2. Donate appreciated assets
Instead of donating cash, giving highly appreciated assets, like stocks or real estate that you have owned for more than a year, can provide a significant tax advantage.
• Avoid capital gains tax: You can avoid paying capital gains tax on the asset’s appreciation, which can be up to 20%.
• Claim a larger deduction: You can generally deduct the full fair market value of the asset, subject to annual limits based on your adjusted gross income (AGI).
3. “One Big Beautiful Bill” Act impacts on giving in 2025 & 2026
1. Increased incentive to “bunch” donations in 2025. For donors who itemize, 2025 is the last year to take full advantage of current tax rules before new limitations take effect in 2026. This encourages a “bunching” strategy, where donors make larger contributions this year to maximize their deductions.
• New floor for itemizers: Starting in 2026, itemizing individuals can only deduct charitable contributions that exceed 0.5% of their adjusted gross income (AGI).
• Cap on deductions for high earners: Also beginning in 2026, taxpayers in the 37% bracket will see the tax benefit of their itemized deductions, including charitable gifts, capped at 35%.2. New deductions for non-itemizers starting in 2026. The bill creates a new “above-the-line” charitable deduction for those who take the standard deduction, which is most taxpayers.
• Deduction amount: A deduction of up to $1,000 for single filers and $2,000 for joint filers will be available starting in 2026.
• Restrictions: This deduction is limited to cash gifts made directly to Christus Victor and is not eligible for contributions to donor-advised funds (DAFs).
4. Use a donor-advised fund (DAF)
A DAF is a charitable investment account that offers an immediate tax deduction when you contribute to it.
• Separate deduction from donation: You receive your tax deduction in the year you fund the DAF, but you can distribute the grants to charities from the account over a longer period.
• Invest for growth: The funds in the account can be invested, allowing the money to grow tax-free, potentially increasing the amount you can give to charity over time.
5. Charitable Remainder Trusts
A charitable remainder trust (CRT) is an excellent way to benefit yourself, your spouse or other family members and provide financial support to your favorite charitable causes.

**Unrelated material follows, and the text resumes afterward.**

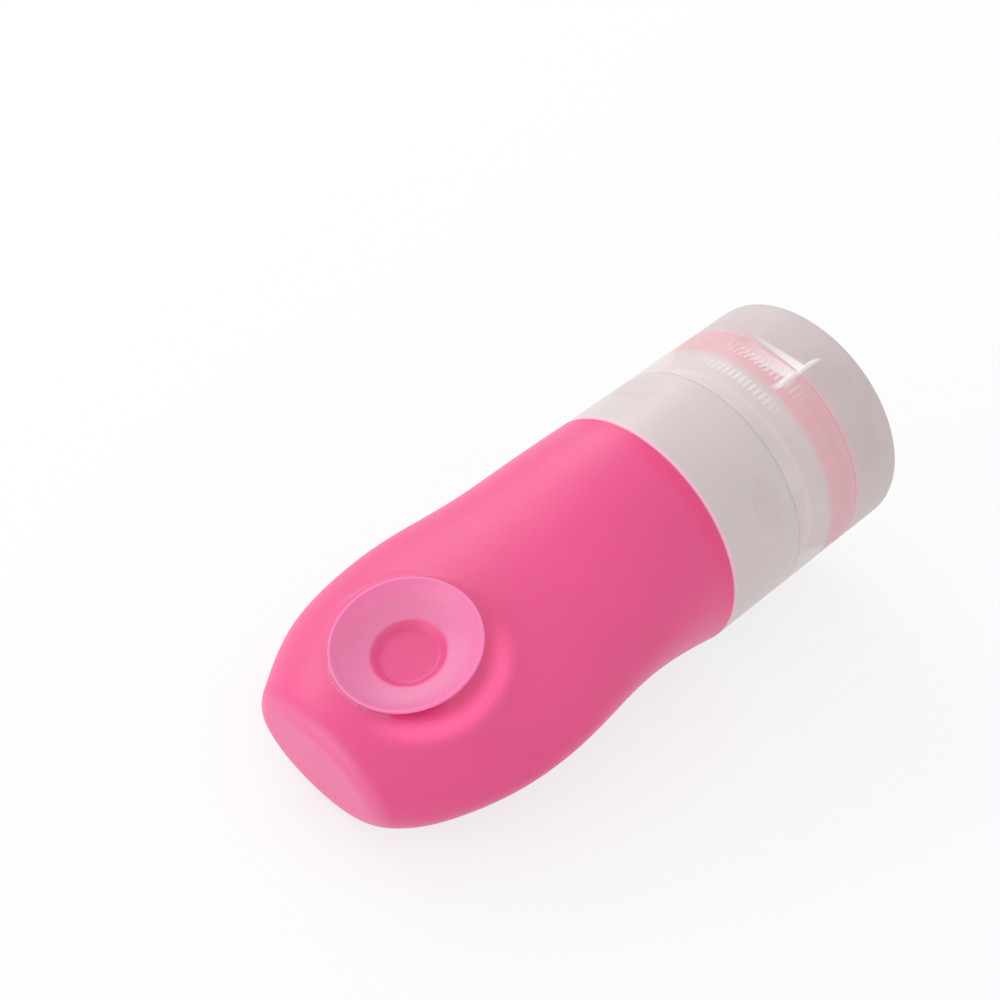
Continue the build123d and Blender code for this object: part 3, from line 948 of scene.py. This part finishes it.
def collar_material():
    """Milky moulded plastic with a soft sheen, with pink light bounced from the silicone painted on the edge
    that meets it.
    """
    colours = bpy.context.scene.bottle_colours
    material, tree, shader, place = principled("milky_collar")
    cloud, grain, normal = moulded(tree, place, COLLAR_CLOUD, COLLAR_GRAIN)
    milky = clouded(tree, cloud, colours.collar, spread=0.03)
    # The pink band at the collar's lower edge is painted light bounced from the silicone
    edge = band_mask(tree, place, FAR_BELOW, Plan().collar_bottom + COLLAR_LIP, PINK_BOUNCE_SOFTNESS)
    feed(tree, shader, {
        "Base Color": mottle(tree, edge, milky, colours.pink_bounce), "Roughness": grain * 0.08 + 0.30,
        "Subsurface Weight": 0.3, "Subsurface Radius": (1.0, 0.8, 0.75), "Subsurface Scale": 2.0 * MM,
        **normal})
    return material


def frosted_material(name, colour, clearness, pink_band=None, ribs=None):
    """Frosted plastic that shows faintly what lies behind it, with the lip's pink light painted on as
    scattered through it and the ribs painted as highlights, where they are given.
    """
    colours = bpy.context.scene.bottle_colours
    material, tree, shader, place = principled(name)
    cloud, grain, normal = moulded(tree, place, FROST_CLOUD, FROST_GRAIN)
    paint = clouded(tree, cloud, colour, spread=0.06)
    # The pink band is painted light from the silicone lip, scattered through the frosted wall
    if pink_band:
        cover = band_mask(tree, place, *pink_band) * (cloud * PINK_CLOUD + PINK_COVER)
        paint = mottle(tree, cover, paint, colours.shown_through)
    # The ribs are painted near white as highlights, only where the light catches them
    if ribs:
        paint = mottle(tree, rib_highlight_mask(tree, place, ribs) * RIB_HIGHLIGHT_COVER, paint, colours.highlight_white)
    # The hinge's bead is painted near white and nearly opaque, as a painted highlight
    bead = attribute(tree, "bead")
    inside = number(tree, "ShaderNodeNewGeometry", "Backfacing")
    alpha = (cloud * FROST_CLOUD_ALPHA + (FROST_ALPHA - clearness)) * (inside * -INSIDE_CLEARNESS + 1.0)
    feed(tree, shader, {
        "Base Color": mottle(tree, bead * BEAD_HIGHLIGHT_COVER, paint, colours.highlight_white),
        "Alpha": alpha.math("MAXIMUM", bead * BEAD_HIGHLIGHT_ALPHA), "Roughness": grain * 0.10 + 0.38, **normal})
    return material


def rubber_material(name, colour):
    """Soft clear rubber."""
    material, tree, shader, place = principled(name)
    cloud, grain, normal = moulded(tree, place, RUBBER_CLOUD, RUBBER_GRAIN)
    feed(tree, shader, {
        "Base Color": clouded(tree, cloud, colour, spread=0.05), "Roughness": grain * 0.1 + 0.45, **normal})
    return material


class BOTTLE_OT_body(bpy.types.Operator):
    """Soft body with its base facet, suction cup, plug wall, sleeve and lip"""

    bl_idname = "bottle.body"
    bl_label = "Soft Body"

    def execute(self, context):
        plan = Plan()
        material = silicone_material()
        facet = body_section(plan, [0])[0]
        beyond = body_section(plan, [BASE_EDGE])[0]
        inner = facet - (BASE_EDGE * BASE_EDGE_SHARE, BASE_EDGE * BASE_EDGE_SHARE, 0, 0)
        base = [inner * (share, share, 1, 1) for share in FACET_SHARES]
        base += [bent(inner, facet, beyond, share) for share in np.linspace(0, 1, BASE_RINGS)]
        cup_zone = np.arange(BASE_EDGE, CUP_ZONE, CUP_ZONE_STEP)[1:]
        waist = np.linspace(cup_zone[-1], plan.length - SHOULDER_EDGE, WAIST_RINGS)[1:]
        outside = np.concatenate([np.array(base), body_section(plan, cup_zone), body_section(plan, waist)])
        plug_top, plug_bore = plan.deck_bottom - SEAT_GAP, plan.plug_wall - plan.wall
        neck = [(plan.radius, plan.length - SHOULDER_EDGE), (plan.radius, plan.length, SHOULDER_EDGE),
                (plan.plug_wall, plan.length, PLUG_EDGE), (plan.plug_wall, plug_top),
                (plan.sleeve, plug_top), (plan.sleeve, plan.lip_bottom),
                (plan.neck_top_radius, plan.lip_bottom), (plan.neck_top_radius, plan.lip_top),
                (plan.mouth, plan.lip_top), (plan.mouth, plug_top - plan.wall),
                (plug_bore, plug_top - plan.wall), (plug_bore, plan.length - plan.wall)]
        shoulder = [(radius, radius, 0, height)
                    for radius, height in rounded(neck, SLEEVE_EDGE, closed=False)[1:]]
        depths = np.linspace(plan.length - plan.wall, plan.wall + FLOOR_EDGE, INSIDE_RINGS)
        inside = body_section(plan, depths) - (plan.wall, plan.wall, 0, 0)
        floor = [facet * (share, share, 1, 1) - (WELD * share, WELD * share, 0, -plan.wall)
                 for share in FLOOR_SHARES]
        rings = to_rings(np.concatenate([outside, shoulder, inside, floor]))
        rings[:len(outside)] = raise_pedestal(rings[:len(outside)])
        piece = skin("bottle_body_skin", rings, material)
        combine(piece, "DIFFERENCE", cup_hollow(material))
        combine(piece, "UNION", suction_cup(material))
        mark_silicone(piece)
        seat(piece, plan, "bottle", "silicone_pink", "bottle_body")
        return {"FINISHED"}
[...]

A testamentary CRT through your will or living trust can provide income for your family. After all of the payments are made to family, the remaining trust assets will be given to charity. You may also consider funding a lifetime CRT. You will receive a charitable income tax deduction and trust income payouts
6. Charitable Gift Annuities
A charitable gift annuity is a contract involving you and a charity. You make a gift to the charity in exchange for fixed payments for the life of one or two persons. After all payments are completed, the charity receives a gift. A gift annuity funded during life provides you with a charitable income tax deduction and partly tax-free income.
Christus Victor and its staff do not provide tax, legal or accounting advice. This material has been prepared for informational purposes only.